Gostaria de propor aqui uma breve conversa com a noção de Profanação (no sentido de um devir do trabalho e não de um lugar alcançado), que atualiza nosso entendimento da atuação do mito como Grotowski defende, no sentido da desestruturação dos tabus erigidos socialmente. Giorgio Agamben, no capítulo “O elogio da profanação” do livro Profanações (2007), entende o significado da palavra profanação como oposição complexa a sacralização. O autor recorre ao direito romano e esclarece que sacralização significa separar, retirar algo do uso comum e levá-lo para uma esfera específica. Coisas sagradas “eram subtraídas ao livre uso e ao comércio dos homens, não podiam ser vendidas nem dadas como fiança, nem cedidas em uso fruto ou gravadas de servidão” (AGAMBEN, 2007, p. 65). Profanação é o movimento contrário que restitui ao uso comum o que foi separado, o que foi retirado da esfera pública. Se Agamben está norteado pela utilização dos termos  profanação e sacralização a partir do direito romano, podemos pensar, portanto, que existe um esforço do autor em tentar mostrar que tais conceitos participam de uma tendência predominante de regulamentação e racionalização da vida moderna. Neste mesmo sentido, trabalha com a noção de dispositivos, ou seja, de mecanismos que funcionam como elementos de normatização, baseados na separação (sacralização) do homem de sua própria autonomia.

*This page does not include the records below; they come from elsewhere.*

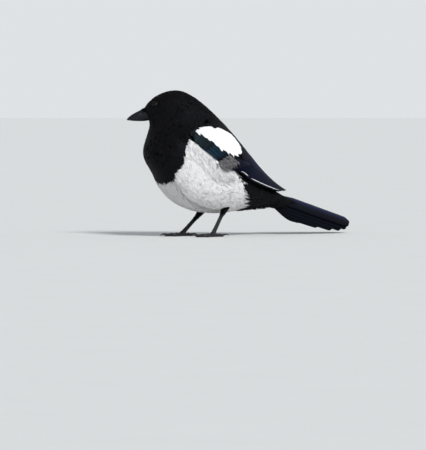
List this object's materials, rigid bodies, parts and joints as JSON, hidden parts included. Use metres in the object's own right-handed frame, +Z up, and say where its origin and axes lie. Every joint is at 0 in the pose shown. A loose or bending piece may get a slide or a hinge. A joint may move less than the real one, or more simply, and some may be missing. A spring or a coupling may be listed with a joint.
{
  "type": "eurasian magpie figure",
  "caption": "Life-size museum model of a Eurasian magpie standing with fluffed breast, folded wings and lowered tail, its head turned to its right.",
  "frame": {"origin": "on the floor under the middle of the bird's bounding box, at the level of the soles", "axes": "+Z up; the bird faces -X and its tail points to +X; its left side is -Y; millimetres in the STEP files, metres in the row"},
  "size_m": [0.3442, 0.1142, 0.2006],
  "materials": {
    "black_plumage": "dull black, faint gloss",
    "white_plumage": "soft white",
    "blue_plumage": "glossy dark blue",
    "tail_plumage": "glossy black with green and blue",
    "horn": "satin blue-black horn",
    "leg_scale": "dull scaled skin",
    "eye": "clear bright"
  },
  "bodies": {
    "root": {"belly": "white_plumage", "breast": "black_plumage", "claw_hind_left": "horn", "claw_hind_right": "horn", "claw_inner_left": "horn", "claw_inner_right": "horn", "claw_middle_left": "horn", "claw_middle_right": "horn", "claw_outer_left": "horn", "claw_outer_right": "horn", "eye_left": "eye", "eye_right": "eye", "foot_left": "leg_scale", "foot_right": "leg_scale", "head": "black_plumage", "lower_bill": "horn", "mantle": "black_plumage", "neck": "black_plumage", "scapulars_left": "white_plumage", "scapulars_right": "white_plumage", "tail": "tail_plumage", "tarsus_left": "leg_scale", "tarsus_right": "leg_scale", "upper_bill": "horn", "vent": "black_plumage", "wing_left": "blue_plumage", "wing_right": "blue_plumage"}
  },
  "joints": []
}
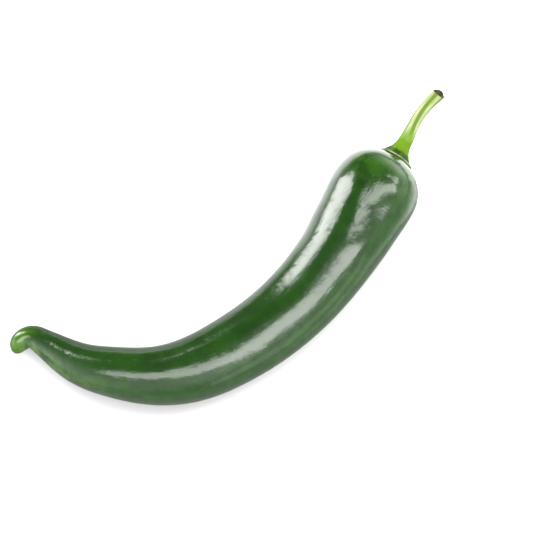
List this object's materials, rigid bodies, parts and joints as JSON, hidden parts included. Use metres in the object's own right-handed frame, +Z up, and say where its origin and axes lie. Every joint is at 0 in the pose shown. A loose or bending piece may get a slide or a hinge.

O homem estaria, por meio dos mecanismos forjados na esfera social, cada vez mais apartado de sua própria vida, alienado dos processos de significação dos próprios meios que produz. A tarefa política da profanação seria a de profanar o que foi determinado como legal (improfanável), quer dizer, desativar os mecanismos que detêm as coisas no âmbito do sagrado, do intocável, daquilo que não pode sofrer a ação transformadora da história.

 

Na estética de Grotowski o dispositivo profanatório (que para ele é o blasfemo) pode ser entendido como a “dialética do escárnio e da apoteose” que procura destilar o mito por meio da contradição, da colisão: “impunha-se uma revisão racional do problema do mito” (GROTOWSKI, 1971, p. 8).